--- EXERCISE DETAILS ---
Only the lines from the start of the data through the one containing "return knob +" belong in your answer; return them exactly.

>> START INFORMATION SUPPLIED

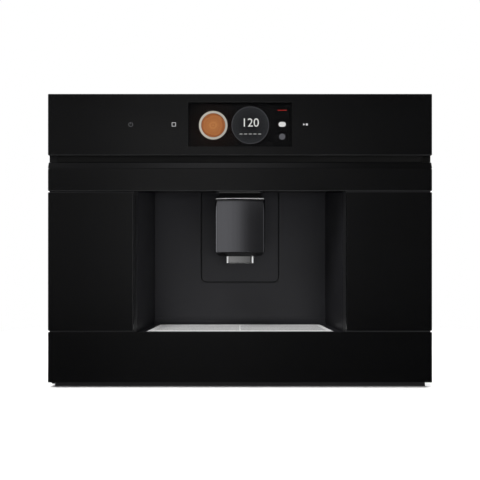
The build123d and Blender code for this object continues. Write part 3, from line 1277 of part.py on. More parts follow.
def grinder_motor():
    """Motor under the grinder, with its terminal block."""
    x = -BAY_CENTRE
    z = (Z_GRINDER - MOTOR_HEIGHT, Z_GRINDER)
    motor = column(x, GRINDER_D, MOTOR_RADIUS, z)
    motor += slab(*MOTOR_TERMINAL, x, GRINDER_D + MOTOR_RADIUS - 4, z[0] + 4)
    bore = (z[1] - MOTOR_SHAFT_DEPTH - 0.5, z[1] + 1)
    return motor - column(x, GRINDER_D, MOTOR_SHAFT + RUN, bore)


def brackets():
    """Two folded sheet stands on the base, one under the grinder's motor and one under the heater."""
    half = MOTOR_RADIUS + STAND_MARGIN
    grinder = stand(-BAY_CENTRE, GRINDER_D - half, 2 * half, 2 * half, Z_GRINDER - MOTOR_HEIGHT)
    heater_stand = stand(HEATER_X, HEATER_D, HEATER_SIZE[0] - 20, HEATER_SIZE[1], HEATER_Z)
    return together([grinder, heater_stand])


def slot_z():
    """Bottom and top of the slot that the neck runs in."""
    return (Z_NECK - OUTLET_DOWN - 1, Z_NECK_TOP + OUTLET_UP + 1)


def grind_knob():
    """Knob of the grind setting behind the door, on its long shaft to the grinder."""
    d = (D_BODY - KNOB_PROUD, D_BODY - KNOB_PROUD + KNOB_LENGTH)
    knob = bar(KNOB_X, Z_KNOB, KNOB_RADIUS, d)
    mark_z = (Z_KNOB + KNOB_SHAFT, Z_KNOB + KNOB_RADIUS + 1)
    knob -= block(half_range(KNOB_X, KNOB_MARK), (d[0] - 1, d[0] + KNOB_MARK / 2), mark_z)
    collar = GUIDE_DEPTH + GUIDE_LENGTH + 2
    knob += bar(KNOB_X, Z_KNOB, KNOB_SHAFT, (d[1], collar + KNOB_COLLAR_LENGTH))
    return knob + bar(KNOB_X, Z_KNOB, KNOB_SHAFT + KNOB_COLLAR, (collar, collar + KNOB_COLLAR_LENGTH))


# ---------------------------------------------------------------- water circuit
def pump():
    """Vibration pump: coil block, piston tube and both connections."""
    coil_w, coil_d, coil_h = PUMP_COIL
    coil = block(half_range(PUMP_X, coil_w), half_range(PUMP_D, coil_d), half_range(PUMP_Z, coil_h))
    tube = cross_bar(PUMP_D, PUMP_Z, PUMP_RADIUS, half_range(PUMP_X, PUMP_LENGTH))
    return coil + tube + cross_bar(PUMP_D, PUMP_Z, HOSE_RADIUS, half_range(PUMP_X, PUMP_LENGTH + 2 * NIPPLE))


def pump_mounts():
    """Two rubber saddles that keep the pump's shaking from the base."""
    pieces = []
    reach = PUMP_LENGTH / 2 - SADDLE_INSET
    for x in (PUMP_X - reach, PUMP_X + reach):
        saddle = block(half_range(x, SADDLE[0]), half_range(PUMP_D, SADDLE[1]), (SHEET, PUMP_Z + SADDLE_RISE))
        pieces.append(saddle - cross_bar(PUMP_D, PUMP_Z, PUMP_RADIUS, half_range(x, SADDLE[0] + 2)))
    return together(pieces)


def heater():
    """Thermoblock heater: cast block with fins and both connections."""
    width, depth, height = HEATER_SIZE
    body = slab(width, depth, height, HEATER_X, HEATER_D, HEATER_Z)
    for index in range(HEATER_FINS):
        z = HEATER_Z + HEATER_MARGIN + HEATER_PITCH * index
        groove_d = HEATER_D + depth - HEATER_SLOT
        body -= slab(width - 2 * HEATER_EDGE, HEATER_SLOT + 1, HEATER_SLOT, HEATER_X, groove_d, z)
    reach = width / 2 + NIPPLE
    return body + cross_bar(HEATER_D + depth / 2, HEATER_Z + NIPPLE_Z, HOSE_RADIUS, half_range(HEATER_X, 2 * reach))


def stand(x, d, width, depth, top):
    """Folded stand with two legs on the base."""
    piece = slab(width, depth, BRACKET_SHEET, x, d, top - BRACKET_SHEET)
    for side in (-1, 1):
        leg_x = sorted((x + side * width / 2, x + side * (width / 2 - BRACKET_SHEET)))
        piece += block(leg_x, (d, d + depth), (SHEET, top - BRACKET_SHEET))
    return piece


def hoses():
    """Suction hose from the tank's dock to the pump, pressure hose to the heater and hose to the brew unit."""
    dock_z = Z_SHELF + SHELF + DOCK_HEIGHT / 2
    dock_d = D_TANK + TANK_DEPTH + NIPPLE
    pump_reach = PUMP_LENGTH / 2 + NIPPLE
    heater_reach = HEATER_SIZE[0] / 2 + NIPPLE
    heater_d = HEATER_D + HEATER_SIZE[1] / 2
    heater_z = HEATER_Z + NIPPLE_Z
    suction = [
        (BAY_CENTRE, dock_d, dock_z),
        (BAY_CENTRE, dock_d + HOSE_SWING, dock_z),
        (BAY_CENTRE - HOSE_SWING / 2, dock_d + 2 * HOSE_SWING, dock_z - HOSE_RISE),
        (BAY_CENTRE - 2 * HOSE_SWING, PUMP_D, PUMP_Z + HOSE_RADIUS),
        (PUMP_X + pump_reach + HOSE_LEAD, PUMP_D, PUMP_Z),
        (PUMP_X + pump_reach, PUMP_D, PUMP_Z),
    ]
    pressure = [
        (PUMP_X - pump_reach, PUMP_D, PUMP_Z),
        (PUMP_X - pump_reach - HOSE_LEAD, PUMP_D, PUMP_Z),
        (PUMP_X - pump_reach - HOSE_SWING, PUMP_D + HOSE_SWING, PUMP_Z + HOSE_RISE),
        (HEATER_X + heater_reach + HOSE_RISE, heater_d, heater_z - HOSE_RISE),
        (HEATER_X + heater_reach + HOSE_SWING, heater_d, heater_z),
        (HEATER_X + heater_reach, heater_d, heater_z),
    ]
    side = -BAY_CENTRE + BREW_WIDTH / 2
    brew_z = Z_BREW + BREW_HEIGHT / 2
    brew_d = D_BREW + BREW_DEPTH - NIPPLE
    brew = [
        (HEATER_X - heater_reach, heater_d, heater_z),
        (HEATER_X - heater_reach - HOSE_LEAD, heater_d, heater_z),
        (side + 2 * HOSE_LEAD, brew_d + 2 * HOSE_SWING, brew_z),
        (side + HOSE_SWING, brew_d, brew_z),
        (side, brew_d, brew_z),
    ]
    return together(hose(route) for route in (suction, pressure, brew))


# ---------------------------------------------------------------- electrics
def control_board():
    """Control board above the niche, with relays, a transformer, capacitors and a connector."""
    width, depth = MAIN_BOARD
    top = Z_BOARD + BOARD
    board = slab(width, depth, BOARD, 0, D_BOARD, Z_BOARD)
    for index in range(RELAYS):
        board += slab(*RELAY, -RELAY_SIDE + RELAY_PITCH * index, D_BOARD + PART_MARGIN, top)
    board += slab(*TRANSFORMER, TRANSFORMER_X, D_BOARD + PART_MARGIN, top)
    radius, tall = CAPACITOR
    for index in range(CAPACITORS):
        x = -CAPACITOR_SIDE + CAPACITOR_PITCH * index
        board += column(x, D_BOARD + CAPACITOR_SETBACK, radius, (top, top + tall))
    return board + slab(*CONNECTOR, TRANSFORMER_X, D_BOARD + CONNECTOR_SETBACK, top)


def mains_inlet():
    """Three-pole mains inlet in the rear cover."""
    width, height = INLET_SIZE
    inlet = block(half_range(INLET_X, width), (D_REAR - INLET_DEPTH, D_REAR), half_range(INLET_Z, height))
    flange_d = (D_REAR - SHEET - INLET_FLANGE_SHEET, D_REAR - SHEET)
    flange = (half_range(INLET_X, width + 2 * INLET_FLANGE), half_range(INLET_Z, height + 2 * INLET_FLANGE))
    inlet += block(flange[0], flange_d, flange[1])
    hole_width, hole_height, hole_depth = INLET_CAVITY
    hole = (half_range(INLET_X, hole_width), half_range(INLET_Z, hole_height))
    inlet -= front_plate(*hole, (D_REAR - hole_depth, D_REAR + 1), INLET_CAVITY_CORNER)
    pin_width, pin_height, pin_length = INLET_PIN
    pin_d = (D_REAR - hole_depth - 1, D_REAR - hole_depth - 1 + pin_length)
    for dx, dz in INLET_PINS:
        inlet += block(half_range(INLET_X + dx, pin_width), pin_d, half_range(INLET_Z + dz, pin_height))
    return inlet


# ---------------------------------------------------------------- fasteners
def rear_screws():
    """Screws of the rear cover, with crossed slots."""
    screws = []
    for x, z in rear_screw_places():
        piece = bar(x, z, SCREW_HEAD, (D_REAR, OVERALL_DEPTH))
        length, width, depth = SCREW_CROSS
        recess_d = (OVERALL_DEPTH - depth, OVERALL_DEPTH + 1)
        piece -= block(half_range(x, width), recess_d, half_range(z, length))
        piece -= block(half_range(x, length), recess_d, half_range(z, width))
        screws.append(piece + bar(x, z, SCREW_SHANK, (D_REAR - SCREW_LENGTH, D_REAR)))
    return together(screws)


def liner_screws():
    """Screws of the door liner."""
    screws = []
    for x, z in liner_screw_places():
        head = bar(x, z, SCREW_HEAD, (D_DOOR_BACK, D_DOOR_BACK + LINER_HEAD))
        screws.append(head + bar(x, z, SCREW_SHANK, (D_DOOR_BACK - SCREW_LENGTH, D_DOOR_BACK)))
    return together(screws)


NODES = {
    "base_pan": base_pan,
    "side_panels": side_panels,
    "top_cover": top_cover,
    "rear_cover": rear_cover,
    "rear_screws": rear_screws,
    "mains_inlet": mains_inlet,
    "front_frame": front_frame,
    "inner_fascia": inner_fascia,
    "hinge_brackets": hinge_brackets,
    "control_glass": control_glass,
    "control_carrier": control_carrier,
    "display_lens": display_lens,
    "display_module": display_module,
    "grip_bar": grip_bar,
    "band_pane": lambda: pane((-HALF, HALF), (Z_BAND_BOTTOM, Z_BAND_TOP)),
    "side_panes": side_panes,
    "bottom_pane": lambda: pane((-HALF, HALF), (Z_DOOR_BOTTOM, Z_SILL)),
    "door_frame": door_frame,
    "door_liner": door_liner,
    "door_magnets": door_magnets,
    "liner_screws": liner_screws,
    "hinge_bushes": hinge_bushes,
    "niche_liner": niche_liner,
    "niche_back": niche_back,
    "outlet_panel": outlet_panel,
    "drip_grille": drip_grille,
    "outlet_cover": outlet_cover,
    "outlet_body": outlet_body,
    "spout": spout,
    "outlet_carriage": carriage,
    "slot_blind": slot_blind,
    "guide_rods": guide_rods,
    "drip_tray": drip_tray,
    "grounds_container": grounds_container,
    "bay_shelves": bay_shelves,
    "tank_dock": tank_dock,
    "water_tank": water_tank,
    "tank_lid": tank_lid,
    "switch_housing": switch_housing,
    "mains_rocker": mains_rocker,
    "bean_container": bean_container,
    "bean_lid": bean_lid,
    "brew_frame": brew_frame,
    "brew_chamber": brew_chamber,
    "brew_piston": brew_piston,
    "brew_spindle": brew_spindle,
    "brew_motor": brew_motor,
    "brew_latch": brew_latch,
    "grinder_housing": grinder_housing,
    "burr_ring": burr_ring,
    "burr_cone": burr_cone,
    "grinder_motor": grinder_motor,
    "grind_knob": grind_knob,
    "brackets": brackets,
    "pump": pump,
    "pump_mounts": pump_mounts,
    "heater": heater,
    "hoses": hoses,
    "control_board": control_board,
}

os.makedirs("parts", exist_ok=True)
for name, make in NODES.items():
    export_step(make(), f"parts/{name}.step")
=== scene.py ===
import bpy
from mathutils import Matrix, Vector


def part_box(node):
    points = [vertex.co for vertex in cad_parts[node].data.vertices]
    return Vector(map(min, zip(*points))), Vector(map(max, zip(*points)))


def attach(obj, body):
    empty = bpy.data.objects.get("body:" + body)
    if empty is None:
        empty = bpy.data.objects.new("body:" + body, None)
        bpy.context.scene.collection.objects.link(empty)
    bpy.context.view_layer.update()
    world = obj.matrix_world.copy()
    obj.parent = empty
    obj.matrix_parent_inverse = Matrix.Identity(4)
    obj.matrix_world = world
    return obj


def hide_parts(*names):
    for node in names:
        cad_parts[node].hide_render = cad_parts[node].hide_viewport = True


bl_info = {
    "name": "Built-in coffee machine",
    "version": (1, 0, 0),
    "blender": (4, 5, 0),
    "location": "View3D > Sidebar > Coffee machine",
    "description": "Finishes and fine pieces of a built-in coffee machine on its CAD frame",
    "category": "Object",
}

import math

import bmesh
import bpy
from mathutils import Matrix, Vector

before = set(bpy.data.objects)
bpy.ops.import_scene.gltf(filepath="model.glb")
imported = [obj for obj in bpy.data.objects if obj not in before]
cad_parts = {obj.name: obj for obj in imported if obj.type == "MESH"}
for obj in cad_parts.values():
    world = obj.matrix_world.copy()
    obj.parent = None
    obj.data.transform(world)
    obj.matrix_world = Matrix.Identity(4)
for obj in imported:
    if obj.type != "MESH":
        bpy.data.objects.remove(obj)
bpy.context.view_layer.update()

MM = 0.001
WELD = 1e-6
FLAT_ANGLE, SHARP_ANGLE = 0.4, 32.0
DEGREES = 180 / math.pi
ALONG_X, ALONG_Z = (30.0, 1800.0, 1800.0), (1800.0, 1800.0, 30.0)
FLOAT, VECTOR, GEOMETRY = "NodeSocketFloat", "NodeSocketVector", "NodeSocketGeometry"
SOCKETS = {float: FLOAT, int: "NodeSocketInt", tuple: VECTOR}
LENS_LOW, LENS_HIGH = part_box("display_lens")
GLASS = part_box("control_glass")[0]


# ---------------------------------------------------------------- sizes and colours to change
class FrontSettings(bpy.types.PropertyGroup):
    glass_colour: bpy.props.FloatVectorProperty(
        name="Glass colour", description="Black print behind the glass", subtype="COLOR",
        size=3, min=0, max=1, default=(0.0013, 0.0013, 0.0014))
    glass_roughness: bpy.props.FloatProperty(
        name="Glass roughness", description="Roughness of the polished glass", subtype="FACTOR",
        min=0, max=1, default=0.035)
    bar_colour: bpy.props.FloatVectorProperty(
        name="Grip bar colour", description="Anodised metal of the grip bar", subtype="COLOR",
        size=3, min=0, max=1, default=(0.082, 0.082, 0.085))
    symbol_width: bpy.props.FloatProperty(
        name="Symbol width", description="Width of a symbol on the control glass", unit="LENGTH", default=6.2 * MM)
    symbol_line: bpy.props.FloatProperty(
        name="Symbol line", description="Thickness of the symbols' lines", unit="LENGTH", default=0.75 * MM)
    display_glow: bpy.props.FloatProperty(
        name="Display glow", description="Brightness of the lit display", min=0, default=1.0)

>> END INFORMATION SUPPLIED

--- RESULT ---
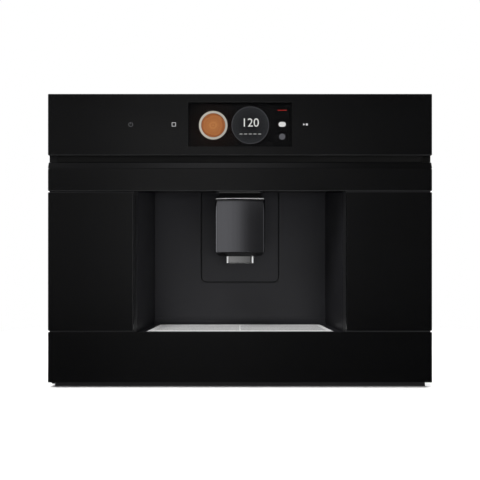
The build123d and Blender code for this object continues. Write part 3, from line 1277 of part.py on. More parts follow.
def grinder_motor():
    """Motor under the grinder, with its terminal block."""
    x = -BAY_CENTRE
    z = (Z_GRINDER - MOTOR_HEIGHT, Z_GRINDER)
    motor = column(x, GRINDER_D, MOTOR_RADIUS, z)
    motor += slab(*MOTOR_TERMINAL, x, GRINDER_D + MOTOR_RADIUS - 4, z[0] + 4)
    bore = (z[1] - MOTOR_SHAFT_DEPTH - 0.5, z[1] + 1)
    return motor - column(x, GRINDER_D, MOTOR_SHAFT + RUN, bore)


def brackets():
    """Two folded sheet stands on the base, one under the grinder's motor and one under the heater."""
    half = MOTOR_RADIUS + STAND_MARGIN
    grinder = stand(-BAY_CENTRE, GRINDER_D - half, 2 * half, 2 * half, Z_GRINDER - MOTOR_HEIGHT)
    heater_stand = stand(HEATER_X, HEATER_D, HEATER_SIZE[0] - 20, HEATER_SIZE[1], HEATER_Z)
    return together([grinder, heater_stand])


def slot_z():
    """Bottom and top of the slot that the neck runs in."""
    return (Z_NECK - OUTLET_DOWN - 1, Z_NECK_TOP + OUTLET_UP + 1)


def grind_knob():
    """Knob of the grind setting behind the door, on its long shaft to the grinder."""
    d = (D_BODY - KNOB_PROUD, D_BODY - KNOB_PROUD + KNOB_LENGTH)
    knob = bar(KNOB_X, Z_KNOB, KNOB_RADIUS, d)
    mark_z = (Z_KNOB + KNOB_SHAFT, Z_KNOB + KNOB_RADIUS + 1)
    knob -= block(half_range(KNOB_X, KNOB_MARK), (d[0] - 1, d[0] + KNOB_MARK / 2), mark_z)
    collar = GUIDE_DEPTH + GUIDE_LENGTH + 2
    knob += bar(KNOB_X, Z_KNOB, KNOB_SHAFT, (d[1], collar + KNOB_COLLAR_LENGTH))
    return knob + bar(KNOB_X, Z_KNOB, KNOB_SHAFT + KNOB_COLLAR, (collar, collar + KNOB_COLLAR_LENGTH))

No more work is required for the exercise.